Posts Tagged Odatv
İYİ Kİ DARBEYE TEŞEBBÜS ETMEMİŞLER
Posted by Mehmet Ali Güller in Aydınlık Gazetesi Yazıları, Politika Yazıları on 29/12/2012
Anımsarsınız, Başbakan Yardımcısı Bülent Arınç Ergenekon tertibiyle tutuklanan generaller için “iyi ki bunların zamanında savaşa girmemişiz” demişti. Biz de önceki günkü Ergenekon duruşması sırasında benzer bir düşünceyi geçirdik zihnimizden: “İyi ki bu generaller darbe yapmaya teşebbüs etmemiş, zira rezil olurlardı.”
Neden böyle düşündüğümüzü açıklayalım.
Bildiğiniz gibi Silahlı Ergenekon Terör Örgütü iddiasıyla açılan davada beş yıl geride kaldı ancak bırakın terörü, ne örgüt bulabildiler ne de silah?!
Durum böyle olunca haliyle davaya silah yerleştirmeye karar verdiler. Şöyle ki, 2006 yılındaki bir davayı, üstelik neticelenmişken, Ergenekon davasıyla birleştirdiler. Akıllarınca, bu davada yargılanan dört kişi üzerinden Ergenekon Örgütü’ndeki silahı bulmuş olacaklar!?

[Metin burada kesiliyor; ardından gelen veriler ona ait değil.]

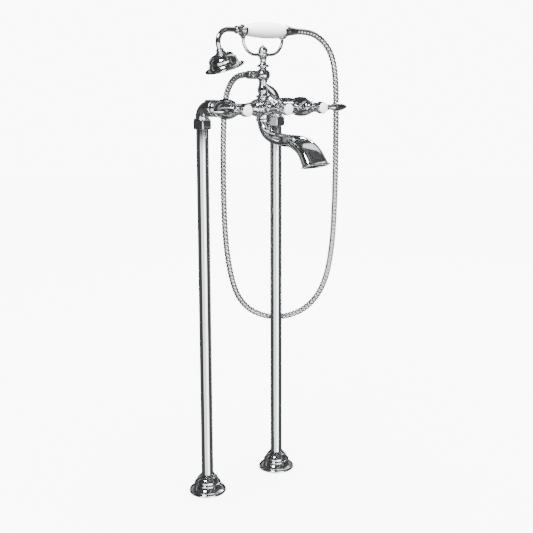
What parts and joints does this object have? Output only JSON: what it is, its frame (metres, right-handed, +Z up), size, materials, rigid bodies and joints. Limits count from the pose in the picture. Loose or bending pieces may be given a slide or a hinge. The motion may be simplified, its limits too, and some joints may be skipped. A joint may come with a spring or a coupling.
{
  "type": "floor standing bath filler",
  "caption": "Floor standing bath filler: floor risers carry a lever mixer with a swivel spout, a cradle and a porcelain handset on a ribbed hose.",
  "frame": {"origin": "on the floor, at the middle of the four screw holes of the two floor plates, midway between the risers", "axes": "+Z up along the risers, -Y towards the bath and the spout, +X towards the cold side"},
  "size_m": [0.3914, 0.3474, 1.0473],
  "materials": {
    "chrome": "polished",
    "chrome_plate": "polished",
    "hose_chrome": "polished",
    "porcelain": "glazed white",
    "brass": "machined",
    "steel": "zinc plated",
    "rubber": "matt",
    "fibre": "matt"
  },
  "bodies": {
    "root": {"bonnet_cold": "chrome", "bonnet_diverter": "chrome", "bonnet_hot": "chrome", "cartridge_cold": "brass", "cartridge_diverter": "brass", "cartridge_hot": "brass", "column_nut": "chrome", "cradle_fork": "chrome", "cradle_post": "chrome", "cradle_saddles": "chrome", "elbow_cold": "chrome", "elbow_hot": "chrome", "escutcheon_cold": "chrome", "escutcheon_hot": "chrome", "escutcheon_rings": "rubber", "finial": "chrome", "floor_plate_cold": "steel", "floor_plate_hot": "steel", "grub_screws": "brass", "hose": "hose_chrome", "hose_nut_rear": "chrome", "mixer_body": "chrome", "riser_cold": "chrome", "riser_hot": "chrome", "riser_nut_cold": "chrome", "riser_nut_hot": "chrome", "riser_seals": "rubber", "sealing_washers": "fibre", "spout_collar": "chrome", "swivel_ball": "chrome", "union_nut_cold": "chrome", "union_nut_hot": "chrome"},
    "hot_handle": {"stem_hot": "brass", "lever_hot": "chrome", "handle_screw_hot": "steel", "button_rim_hot": "chrome", "button_hot": "porcelain"},
    "cold_handle": {"stem_cold": "brass", "lever_cold": "chrome", "handle_screw_cold": "steel", "button_rim_cold": "chrome", "button_cold": "porcelain"},
    "diverter_handle": {"stem_diverter": "brass", "lever_diverter": "chrome", "handle_screw_diverter": "steel", "button_rim_diverter": "chrome", "button_diverter": "porcelain"},
    "swivel_spout": {"spout": "chrome", "spout_seal": "rubber"},
    "handset": {"grip": "porcelain", "grip_tube": "brass", "grip_ring": "chrome", "grip_ferrule": "chrome", "gooseneck": "chrome", "rose_collar": "chrome", "rose_bell": "chrome", "rose_face": "chrome_plate", "hose_nut_handset": "chrome"}
  },
  "joints": [
    {"name": "hot_lever", "type": "hinge", "parent": "root", "child": "hot_handle", "pos_m": [-0.1, -0.15, 0.87], "axis": [0, -1, 0], "range_deg": [0, 90]},
    {"name": "cold_lever", "type": "hinge", "parent": "root", "child": "cold_handle", "pos_m": [0.1, -0.15, 0.87], "axis": [0, 1, 0], "range_deg": [0, 90]},
    {"name": "diverter_lever", "type": "hinge", "parent": "root", "child": "diverter_handle", "pos_m": [0, -0.155, 0.87], "axis": [0, 1, 0], "range_deg": [0, 90]},
    {"name": "spout_swivel", "type": "hinge", "parent": "root", "child": "swivel_spout", "pos_m": [0, -0.0836, 0.85], "axis": [0, 0, 1], "range_deg": [-35, 35]},
    {"name": "handset_lift", "type": "slide", "parent": "root", "child": "handset", "axis": [0, 0, 1], "range_m": [0, 0.08], "deforming": ["hose"]}
  ]
}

ERGENEKON’A İKİ SİLAH BULUNDU!
Hâkimin okuduğu(!) ek iddianameye göre bu dört kişi Ergenekon örgütüne silah temin etmekle suçlanıyor. İddianameyi dinledik; 1. kişi 2. kişiye “silah var mı” diye sormuş, o da “ben de yok ama 3. kişide vardır” demiş. 3. kişi de “ben de yok ama size bulurum” deyip aramaya başlamış. Birkaç kişiyi silsileyle atladıktan sonra 4. kişiden silah bulunmuş.
Yapılan pazarlıklar neticesinde iki adet tabanca 5 bin 400 liraya alınmış! İşte Silahlı Ergenekon Terör Örgütü’nün silahları!
Bu arada sanıklar savunma için kürsüye çağrıldıklarında yaşlarını da öğrenmiş olduk. En büyüğü 1980 doğumlu. Olay olduğunda, yani 2006 yılında en büyüğü 26 yaşındaydı.
Haliyle şunu düşündük. 100 yıl önceki olayların bile müsebbibi ilan edilen, içinde Genelkurmay Başkanı’nın, Genelkurmay 2. Başkanı’nın, Jandarma Genel Komutanı’nın, 1. Ordu Komutanı’nın, sayısız madalyalı özel kuvvet subaylarının, Öcalan’ı sorgulayan Albay’ın, PKK’ye aman vermeyen binbaşıların, yüzbaşıların, özel harekatçı polis şeflerinin yer aldığı bu örgüt silah bulamamış da, 2006 yılında bu dört gence mi silah temin etmek için başvurulmuş?!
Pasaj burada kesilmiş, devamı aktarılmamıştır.